** Directive **
Output the lines below exactly, please, from the first line until the line with "FLOOR_FILLET = 4.0", counting both.

===== Collected material =====

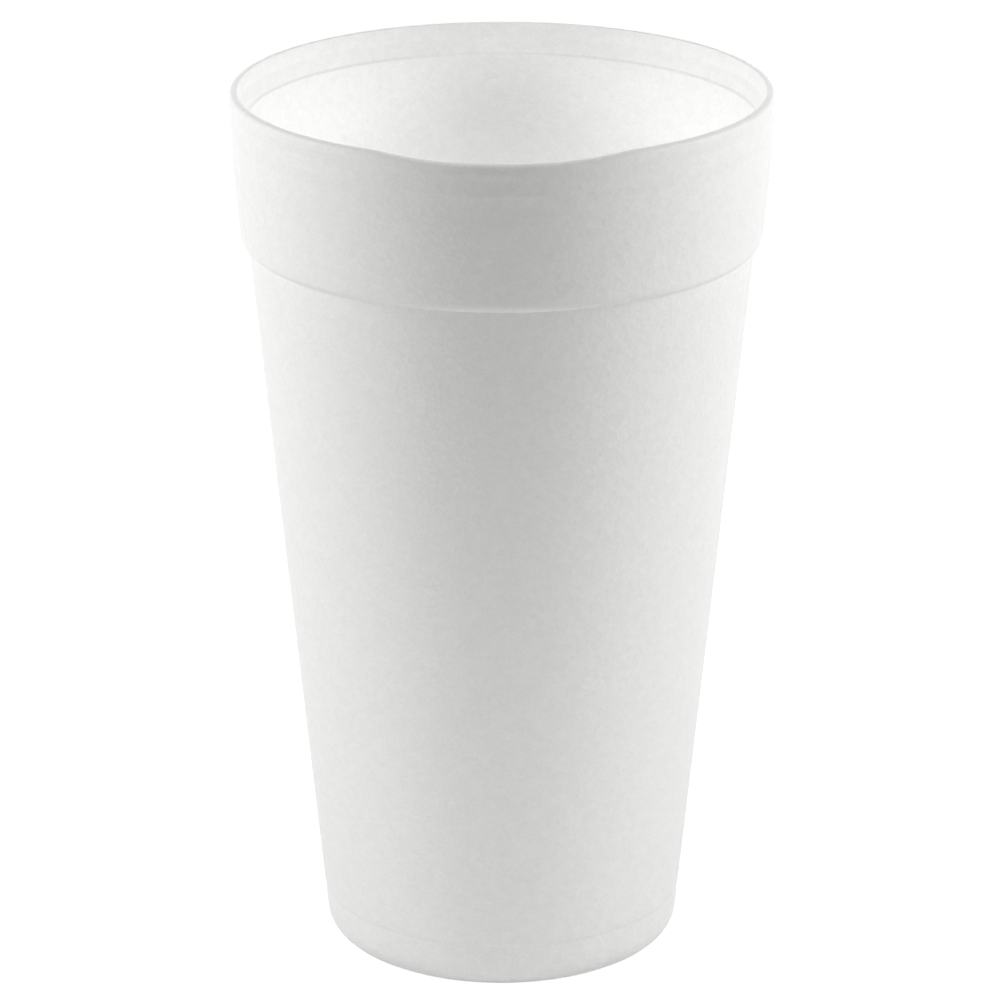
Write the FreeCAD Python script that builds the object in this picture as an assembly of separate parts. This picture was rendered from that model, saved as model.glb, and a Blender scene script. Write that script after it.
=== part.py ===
"""Drinking cup moulded in one piece from expanded polystyrene foam.

The cup is a tapered shell with a plain floor. Its upper end is a raised band,
the collar, with a slim lip above it that stands a little further out.
Inside, a ledge below the lip is where the next cup of a stack is stopped.
Two fine moulding lines run round the outside, on the lip and above the foot.

Frame: millimetres, +Z up, origin at the middle of the foot, on the surface
that the cup stands on. Every section is turned about the Z axis.
"""
import FreeCAD, Part
import math
import os

# Overall sizes
CUP_HEIGHT = 156.0
RIM_DIAMETER = 94.0
BASE_DIAMETER = 62.3        # plain side carried on down to the table

# Shell
WALL_THICKNESS = 2.2        # square to the side, below the collar
FLOOR_THICKNESS = 3.8
FLOOR_FILLET = 4.0          # inside, where the floor meets the side

# Foot
FOOT_ROUND = 4.4            # outer edge of the foot
FOOT_WIDTH = 7.2            # from the plain side in to the recess
RECESS_DEPTH = 1.2
RECESS_ROUND = 0.6
RECESS_SLOPE = 1.0          # run of the recess's flared edge
SEAM_HEIGHT = 8.8           # moulding line round the side, above the table

# Collar: insets are from the rim's radius, drops from the rim's top
CREASE_DROP = 27.1          # where the collar ends and the plain side starts
CREASE_INSET = 2.97
CREASE_ROUND = 0.25
SHOULDER_DROP = 26.3        # lower corner of the collar before rounding
SHOULDER_INSET = 1.68
SHOULDER_ROUND = 2.0
CROWN_DROP = 11.5           # the collar leans in below this, and is upright above
CROWN_INSET = 0.38
CROWN_ROUND = 8.0
COLLAR_TOP_DROP = 7.6       # upper end of the collar, where the lip swells out
COLLAR_TOP_INSET = 0.4
COLLAR_TOP_ROUND = 2.5

# Lip
LIP_FOOT_DROP = 5.6         # lower corner of the lip before rounding
LIP_FOOT_INSET = 0.08
LIP_FOOT_ROUND = 1.5
LIP_WAIST_INSET = 0.18      # the lip is a little slimmer at its moulding line
LIP_LINE_DROP = 3.4
UPRIGHT_BAND = 1.9          # upright part of the lip's outside
UPRIGHT_ROUND = 1.0
RIM_ROUND = 0.9             # outer top edge
RIM_LAND = 1.1              # rim's top, out to the outer face
RIM_INNER_ROUND = 0.3
BEVEL_DROP = 1.5            # foot of the bevel inside the rim
BEVEL_WIDTH = 0.45
BEVEL_FOOT_ROUND = 0.8
BEAD_DROP = 2.75            # fine bead inside the lip
BEAD_LENGTH = 0.5
BEAD_STEP = 0.25
BEAD_ROUND = 0.3
LEDGE_DROP = 5.2            # stacking ledge, at the lip's inner wall
LEDGE_FALL = 0.6            # how far the ledge slopes down towards the middle
LEDGE_ROUND = 0.4

# Moulding lines: fine vee grooves
LINE_WIDTH = 0.5
LINE_DEPTH = 0.18
LINE_ROUND = 0.1

# Dependent sizes
RIM_RADIUS = RIM_DIAMETER / 2
BASE_RADIUS = BASE_DIAMETER / 2
CREASE_HEIGHT = CUP_HEIGHT - CREASE_DROP
CREASE_RADIUS = RIM_RADIUS - CREASE_INSET
SIDE_SLOPE = (CREASE_RADIUS - BASE_RADIUS) / CREASE_HEIGHT
WALL_ACROSS = WALL_THICKNESS * math.hypot(1.0, SIDE_SLOPE)
FLOOR_TOP = RECESS_DEPTH + FLOOR_THICKNESS


def side_radius(height):
    """Radius of the plain outer side, or of its extension, at a height."""
    return BASE_RADIUS + SIDE_SLOPE * height


def bore_radius(height):
    """Radius of the straight inner side at a height."""
    return side_radius(height) - WALL_ACROSS


def waist_radius(height):
    """Radius of the lip's waist, the same at each height of its moulding line."""
    return RIM_RADIUS - LIP_WAIST_INSET


def line_corners(radius_at, height):
    """Fine vee groove in a side whose radius is radius_at(height), going up."""
    below = height - LINE_WIDTH / 2
    above = height + LINE_WIDTH / 2
    return [
        (radius_at(below), below, LINE_ROUND),
        (radius_at(height) - LINE_DEPTH, height, LINE_ROUND),
        (radius_at(above), above, LINE_ROUND),
    ]


def foot_corners():
    """Underside, foot and plain side, from the axis out and up."""
    recess_edge = BASE_RADIUS - FOOT_WIDTH
    return [
        (0.0, RECESS_DEPTH, 0.0),
        (recess_edge - RECESS_SLOPE, RECESS_DEPTH, RECESS_ROUND),
        (recess_edge, 0.0, RECESS_ROUND),
        (BASE_RADIUS, 0.0, FOOT_ROUND),
    ] + line_corners(side_radius, SEAM_HEIGHT)


def collar_corners():
    """Crease and collar, going up."""
    return [
        (CREASE_RADIUS, CREASE_HEIGHT, CREASE_ROUND),
        (RIM_RADIUS - SHOULDER_INSET, CUP_HEIGHT - SHOULDER_DROP, SHOULDER_ROUND),
        (RIM_RADIUS - CROWN_INSET, CUP_HEIGHT - CROWN_DROP, CROWN_ROUND),
        (RIM_RADIUS - COLLAR_TOP_INSET, CUP_HEIGHT - COLLAR_TOP_DROP, COLLAR_TOP_ROUND),
    ]


def lip_corners():
    """Outside of the lip, from its foot up to the rim's outer edge."""
    band = CUP_HEIGHT - UPRIGHT_BAND
    return [
        (RIM_RADIUS - LIP_FOOT_INSET, CUP_HEIGHT - LIP_FOOT_DROP, LIP_FOOT_ROUND),
    ] + line_corners(waist_radius, CUP_HEIGHT - LIP_LINE_DROP) + [
        (RIM_RADIUS, band, UPRIGHT_ROUND),
        (RIM_RADIUS, CUP_HEIGHT, RIM_ROUND),
    ]


def bore_corners():
    """Rim's top and the inside, down to the floor and back to the axis."""
    land_end = RIM_RADIUS - RIM_LAND
    bevel_foot = land_end - BEVEL_WIDTH
    lip_bore = bevel_foot - BEAD_STEP
    bead_foot = CUP_HEIGHT - BEAD_DROP - BEAD_LENGTH
    ledge_foot = CUP_HEIGHT - LEDGE_DROP - LEDGE_FALL
    return [
        (land_end, CUP_HEIGHT, RIM_INNER_ROUND),
        (bevel_foot, CUP_HEIGHT - BEVEL_DROP, BEVEL_FOOT_ROUND),
        (bevel_foot, CUP_HEIGHT - BEAD_DROP, BEAD_ROUND),
        (lip_bore, bead_foot, BEAD_ROUND),
        (lip_bore, CUP_HEIGHT - LEDGE_DROP, LEDGE_ROUND),
        (bore_radius(ledge_foot), ledge_foot, LEDGE_ROUND),
        (bore_radius(FLOOR_TOP), FLOOR_TOP, FLOOR_FILLET),
        (0.0, FLOOR_TOP, 0.0),
    ]


def turn_angle(before, corner, after):
    """How far an outline turns at a corner, in radians, always positive."""
    heading_in = math.atan2(corner[1] - before[1], corner[0] - before[0])
    heading_out = math.atan2(after[1] - corner[1], after[0] - corner[0])
    turn = heading_out - heading_in
    return abs(math.atan2(math.sin(turn), math.cos(turn)))


def tangent_lengths(corners):
    """Length that each corner's rounding takes from the lines beside it.

    Where two roundings would need more than the line between them, both are
    made smaller in the same share.
    """
    last = len(corners) - 1
    lengths = [0.0] * len(corners)
    for i in range(1, last):
        turn = turn_angle(corners[i - 1], corners[i], corners[i + 1])
        lengths[i] = corners[i][2] * math.tan(turn / 2)
    shares = [1.0] * len(corners)
    for i in range(last):
        line = math.dist(corners[i][:2], corners[i + 1][:2])
        wanted = lengths[i] + lengths[i + 1]
        if wanted > line:
            shares[i] = min(shares[i], line / wanted)
            shares[i + 1] = min(shares[i + 1], line / wanted)
    return [length * share for length, share in zip(lengths, shares)]


def point_towards(start, end, distance):
    """Point on the line from start to end, a distance away from start."""
    share = distance / math.dist(start[:2], end[:2])
    radius = start[0] + share * (end[0] - start[0])
    height = start[1] + share * (end[1] - start[1])
    return FreeCAD.Vector(radius, 0.0, height)


def rounding_middle(corner, start, end, turn):
    """Middle point of the arc that rounds a corner from start to end."""
    tip = FreeCAD.Vector(corner[0], 0.0, corner[1])
    chord_middle = (start + end) * 0.5
    to_tip = tip - chord_middle
    sagitta = (end - start).Length / 2 * math.tan(turn / 4)
    return chord_middle + to_tip * (sagitta / to_tip.Length)


def outline_edges(corners):
    """Lines and tangent arcs through (radius, height, rounding) corners."""
    lengths = tangent_lengths(corners)
    edges = []
    here = point_towards(corners[0], corners[1], 0.0)
    for i in range(1, len(corners)):
        corner = corners[i]
        start = point_towards(corner, corners[i - 1], lengths[i])
        if (start - here).Length > 1e-6:
            edges.append(Part.LineSegment(here, start).toShape())
        here = start
        if lengths[i] > 0.0:
            end = point_towards(corner, corners[i + 1], lengths[i])
            turn = turn_angle(corners[i - 1], corner, corners[i + 1])
            middle = rounding_middle(corner, start, end, turn)
            edges.append(Part.Arc(start, middle, end).toShape())
            here = end
    return edges


def cup_section():
    """Closed half section of the cup, from the axis outwards."""
    corners = foot_corners() + collar_corners() + lip_corners() + bore_corners()
    edges = outline_edges(corners)
    axis_top = FreeCAD.Vector(0.0, 0.0, FLOOR_TOP)
    axis_bottom = FreeCAD.Vector(0.0, 0.0, RECESS_DEPTH)
    edges.append(Part.LineSegment(axis_top, axis_bottom).toShape())
    return Part.Face(Part.Wire(edges))


def foam_cup():
    """The whole cup: its half section turned once round the axis."""
    origin = FreeCAD.Vector(0.0, 0.0, 0.0)
    up = FreeCAD.Vector(0.0, 0.0, 1.0)
    turned = cup_section().revolve(origin, up, 360.0)
    return Part.Solid(turned.Shells[0])


os.makedirs("parts", exist_ok=True)
foam_cup().exportStep("parts/foam_cup.step")
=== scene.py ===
"""Foam drinking cup: expanded polystyrene, moulded in one piece, on a white table.

A Geometry Nodes lathe turns the cup from one half section. The same tree
gives its skin shallow waves, and its rim a soft low point in front.
Lengths are in metres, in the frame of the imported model: +Z up, the origin at
the middle of the foot, the front towards -Y.
"""
import math

import bpy
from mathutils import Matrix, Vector


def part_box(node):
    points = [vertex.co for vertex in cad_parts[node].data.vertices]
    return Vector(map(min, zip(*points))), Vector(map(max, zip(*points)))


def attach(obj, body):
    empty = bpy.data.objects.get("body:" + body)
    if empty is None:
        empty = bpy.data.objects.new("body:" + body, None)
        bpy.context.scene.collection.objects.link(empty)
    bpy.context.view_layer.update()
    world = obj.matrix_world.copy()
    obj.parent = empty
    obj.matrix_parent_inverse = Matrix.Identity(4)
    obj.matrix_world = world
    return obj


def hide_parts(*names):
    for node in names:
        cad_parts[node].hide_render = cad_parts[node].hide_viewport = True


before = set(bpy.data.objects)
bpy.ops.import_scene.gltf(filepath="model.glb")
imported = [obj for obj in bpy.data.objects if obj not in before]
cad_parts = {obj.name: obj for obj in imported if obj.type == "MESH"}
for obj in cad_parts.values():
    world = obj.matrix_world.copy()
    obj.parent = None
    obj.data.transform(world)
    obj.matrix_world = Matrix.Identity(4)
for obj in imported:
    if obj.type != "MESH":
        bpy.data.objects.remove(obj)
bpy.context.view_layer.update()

MM = 0.001
LEVEL = (1.0, 1.0, 0.0)         # leaves the height out of a place
DOWN = (0.0, 0.0, -1.0)
NODE = "foam_cup"
BODY = "root"


# ---------------------------------------------------------------- helpers

# the sRGB curve: straight near black, a shifted power above that
SRGB_STRAIGHT_END = 0.04045
SRGB_STRAIGHT_SLOPE = 12.92
SRGB_SHIFT = 0.055
SRGB_POWER = 2.4

# sockets of a Mix node that share one name
MIX_NUMBERS = (2, 3)
MIX_COLOURS = (6, 7)
MIXED_COLOUR = 2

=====

** Written solution **
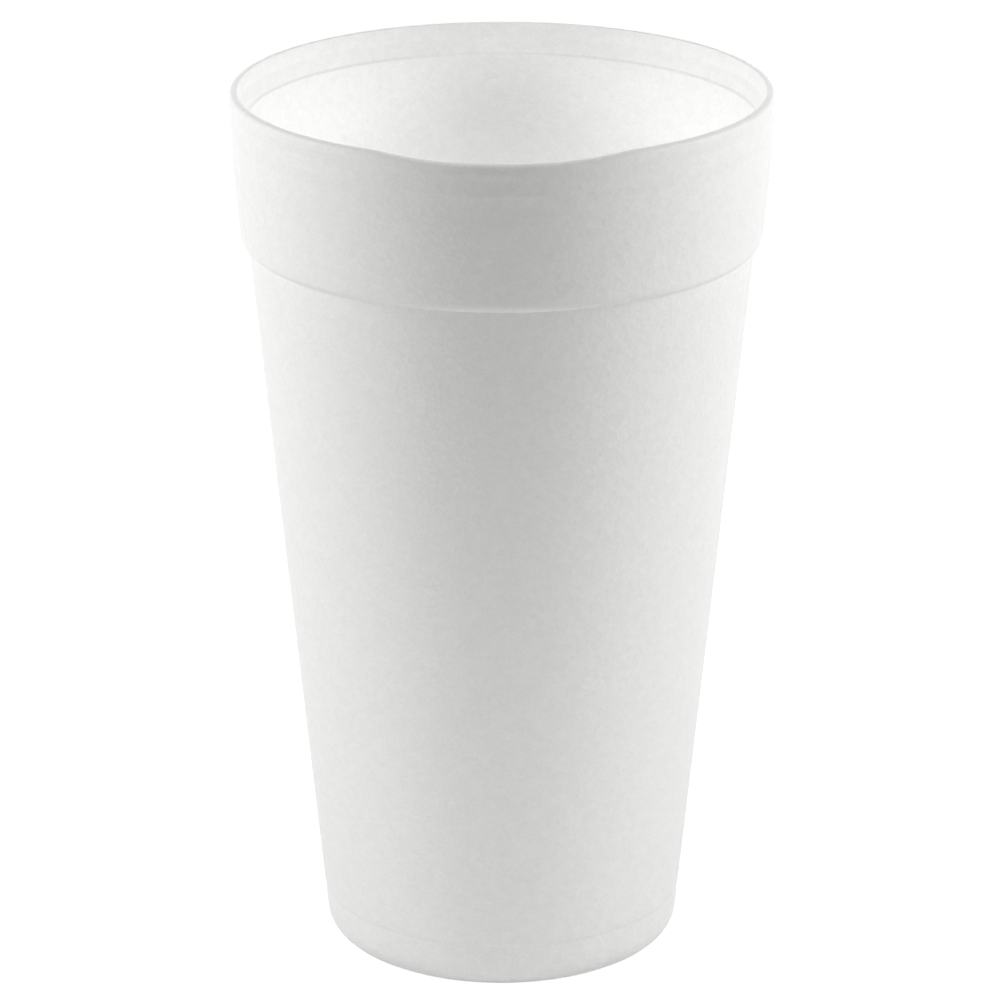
Write the FreeCAD Python script that builds the object in this picture as an assembly of separate parts. This picture was rendered from that model, saved as model.glb, and a Blender scene script. Write that script after it.
=== part.py ===
"""Drinking cup moulded in one piece from expanded polystyrene foam.

The cup is a tapered shell with a plain floor. Its upper end is a raised band,
the collar, with a slim lip above it that stands a little further out.
Inside, a ledge below the lip is where the next cup of a stack is stopped.
Two fine moulding lines run round the outside, on the lip and above the foot.

Frame: millimetres, +Z up, origin at the middle of the foot, on the surface
that the cup stands on. Every section is turned about the Z axis.
"""
import FreeCAD, Part
import math
import os

# Overall sizes
CUP_HEIGHT = 156.0
RIM_DIAMETER = 94.0
BASE_DIAMETER = 62.3        # plain side carried on down to the table

# Shell
WALL_THICKNESS = 2.2        # square to the side, below the collar
FLOOR_THICKNESS = 3.8
FLOOR_FILLET = 4.0          # inside, where the floor meets the side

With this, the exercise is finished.